Crowdfunding to Crowd Finance
Banking is changing. FinServ and traditional banking are both experimenting with how distributed ledger technology can make asset exchange and data validation faster and more secure. Millennials are coming into their peak earning years. They are avid savers who mistrust banks, want to do all their financial transactions on their phones, and are eager to explore alternative investments.

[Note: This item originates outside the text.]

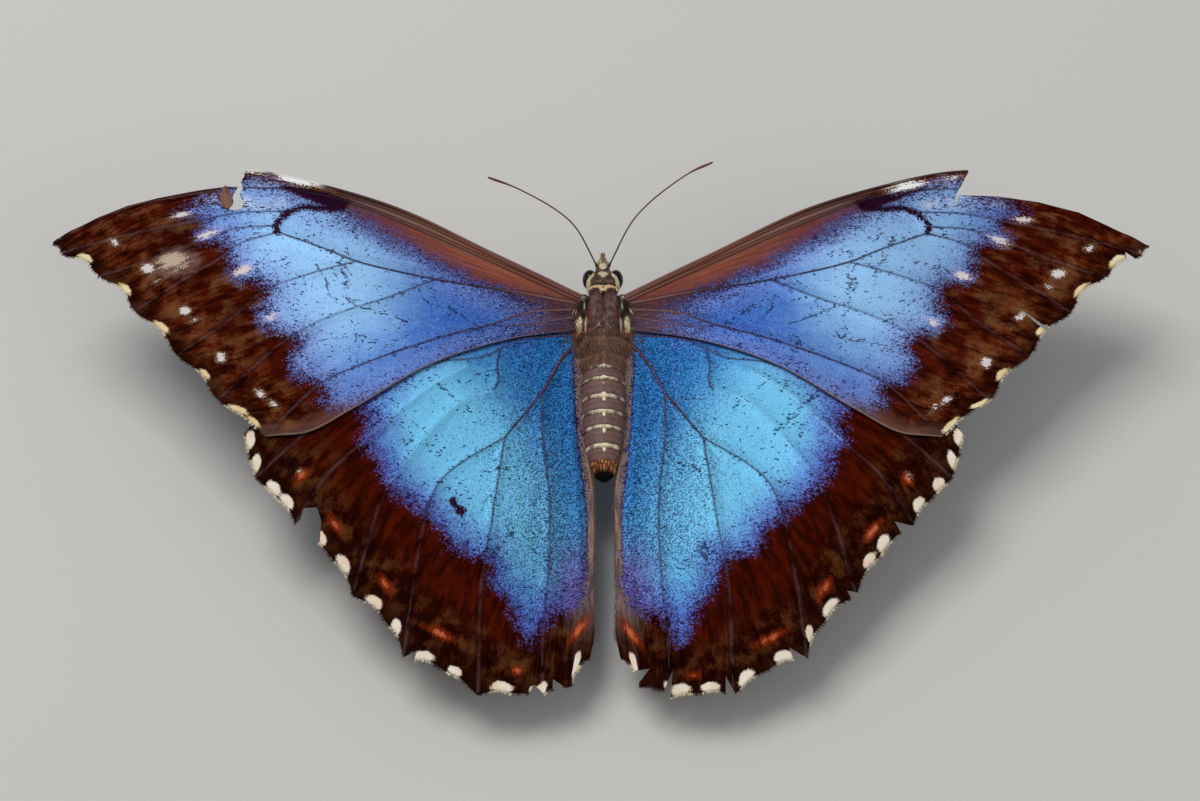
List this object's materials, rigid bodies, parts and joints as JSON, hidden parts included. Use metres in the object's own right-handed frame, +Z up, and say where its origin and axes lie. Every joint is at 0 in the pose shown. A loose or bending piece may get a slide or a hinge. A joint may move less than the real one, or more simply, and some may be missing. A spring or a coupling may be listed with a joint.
{
  "type": "blue morpho butterfly",
  "caption": "Life-size blue morpho butterfly at rest with its wings spread flat, standing on its walking legs, as a still display model.",
  "frame": {"origin": "on the floor, under the middle of the bounding box", "axes": "+X towards the insect's right, across the spread wings; +Y towards its head; +Z up"},
  "size_m": [0.147, 0.0768, 0.021],
  "materials": {
    "coat": "dark brown hair-like scales with cream bands",
    "shell": "dark brown horny shell with short scales",
    "eye": "glossy dark brown",
    "wing": "metallic blue scales shading through violet into dark brown margins with cream and orange marks"
  },
  "bodies": {
    "root": {"head": "coat", "thorax": "coat", "abdomen": "coat", "proboscis": "shell", "eye_left": "eye", "eye_right": "eye", "palp_left": "coat", "palp_right": "coat", "antenna_left": "shell", "antenna_right": "shell", "forewing_left": "wing", "forewing_right": "wing", "hindwing_left": "wing", "hindwing_right": "wing", "foreleg_left": "shell", "foreleg_right": "shell", "midleg_femur_left": "shell", "midleg_femur_right": "shell", "midleg_tibia_left": "shell", "midleg_tibia_right": "shell", "midleg_tarsus_left": "shell", "midleg_tarsus_right": "shell", "hindleg_femur_left": "shell", "hindleg_femur_right": "shell", "hindleg_tibia_left": "shell", "hindleg_tibia_right": "shell", "hindleg_tarsus_left": "shell", "hindleg_tarsus_right": "shell"}
  },
  "joints": []
}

Collin Crowdfund followed through on a great idea at the right time. Their model allows customers to have more control over their money, invest in their community, and manage all their account transactions from a built-for-purpose application optimized for mobile use.Crowdfunding as an industry is growing, particularly in Europe. As the industry becomes more mainstream and new crowdfunding ventures emerge, Collin Crowdfund wants to help foster their industry’s growth by whitelabeling their application.
A Winning Balance
Good – even great – ideas don’t always succeed. Collin Crowdfund took a lot of chances. They went all in on crowd finance, they built their entire application from scratch on a relatively recent technology, and they launched quickly with no safety net. And it worked.
Jeroen ter Huurne and his team succeeded in getting back to banking’s ancient roots – and they did it using a funding concept born of the digital age. Jeroen understands what it is to have a big idea and want to see it made real, “I think bankers are not people that take risks, entrepreneurs do. I don’t see myself as a banker. I see myself as an entrepreneur and our clients are also entrepreneurs.”
Now entrepreneurs in the Netherlands have a faster and more accessible pathway to secure funding and build their businesses. Investors can manage their own assets and help foster growth in local businesses.
Of his colleagues at Collin Crowdfund, Bram said, “We want to help ambitious entrepreneurs realize their dream and also offer investors a nice return on investment for an acceptable risk. And that’s exactly what we do.”